While some states made sure to launch regulated sports betting by the start of the NFL season, Michigan managed to beat the opening kickoff in introducing a bill.
Rep. Brandt Iden finally submitted his long-awaited legislation Wednesday, about six months later than planned.
Iden held Michigan sports betting back when introducing his iGaming package in March because stakeholders weren’t satisfied with the bill. Michigan has three commercial casinos in Detroit and 26 Indian casinos operated by 12 tribes around the state.
Now Iden has the industry on board but, just as with the online gambling bills, the governor is a potential roadblock.
Minor changes in Michigan sports betting bill
The eighth and final draft of the Michigan sports betting act is nearly identical to the seventh draft that Iden provided Legal Sports Report in July, leaving out a few repetitive words and unnecessary definitions.
- Limits operators to one online sports betting platform (an earlier draft allowed three skins per operator).
- Fees of $200,000 for a sports betting license (renewable annually for $100,000) $50,000 for a skins license and $5,000 for a supplier.
- A tax rate of 8% on adjusted gross sports betting receipts.
- Adjusted gross sports betting receipts exclude excise tax payments made to the federal government.
- The Division of Sports Betting must finalize rules within one year of bill enactment.
- Sports governing bodies can request to prohibit wagers by event or type.
- The regulator determines whether official league data is necessary and appropriate to decide the results of in-play wagers.
- $1 million to compulsive gaming prevention fund annually.
- Act takes effect 90 days after enacted into law.
MI sports betting tax rate the key issue
Iden later hoped to introduce the Michigan sports betting bill in May and pass it out of the House along with the iGaming package before the legislature went on summer break.
That’s when Gov. Gretchen Whitmer derailed the efforts by supporting a Treasury Department proposal for high tax rates and fees.

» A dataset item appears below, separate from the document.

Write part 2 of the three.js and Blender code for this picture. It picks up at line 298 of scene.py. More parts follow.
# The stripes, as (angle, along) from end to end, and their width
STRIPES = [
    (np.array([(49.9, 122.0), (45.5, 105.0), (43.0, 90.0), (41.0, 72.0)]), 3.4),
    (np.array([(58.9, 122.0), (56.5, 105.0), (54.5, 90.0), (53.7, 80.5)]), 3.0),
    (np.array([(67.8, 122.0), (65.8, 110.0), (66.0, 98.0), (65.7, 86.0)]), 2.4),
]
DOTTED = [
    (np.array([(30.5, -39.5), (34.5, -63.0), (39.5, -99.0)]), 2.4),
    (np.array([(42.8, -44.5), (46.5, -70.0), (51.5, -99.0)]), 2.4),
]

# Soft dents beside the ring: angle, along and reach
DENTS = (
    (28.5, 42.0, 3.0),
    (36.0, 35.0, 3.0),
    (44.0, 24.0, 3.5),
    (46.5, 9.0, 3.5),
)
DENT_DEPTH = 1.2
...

Iden’s proposed 8% tax rate is about half of the 15% asked for by the governor. The $200,000 initial licensing fee is one-fifth of the $1 million the governor wants from the commercial casinos and largest tribal casinos.
Iden told LSR in July that the MI sports betting tax rate and fees need to stay low for the industry to be competitive, But there might be room to come up a little to appease the governor.
“There just isn’t a tremendous amount of revenue in sports betting,” Iden said. “It’s important that we keep that low and the administration needs to understand that, for it to be successful, it has got to be low.”
Sports betting gets first committee hearing
H 4916 got a brief hearing Tuesday in the House Regulatory Reform Committee.
Iden told a story of crossing the border into Michigan City, Ind., this past weekend to place legal sports wagers in Indiana, where regulated sports betting began just in time for football season.
There was no vote on the bill, and committee chairman Rep. Michael Webber indicated that the Michigan State Budget Office is opposed to the bill.
However, Iden tells LSR that the bill will advance from Regulatory Reform on Tuesday to reach his Ways and Means Committee, where he plans to amend the bill.
OK, maybe eight won’t be enough.
Iden eyeing budget inclusion
Iden added that he submitted the bill at this time to attempt to negotiate Michigan sports betting into a contentious budget discussion.
Michigan is working on finalizing a state budget by the Oct. 1 deadline.
The Republican leadership of both legislative chambers and the Democratic governor are embroiled in a disagreement over funding the budget and infrastructure plan.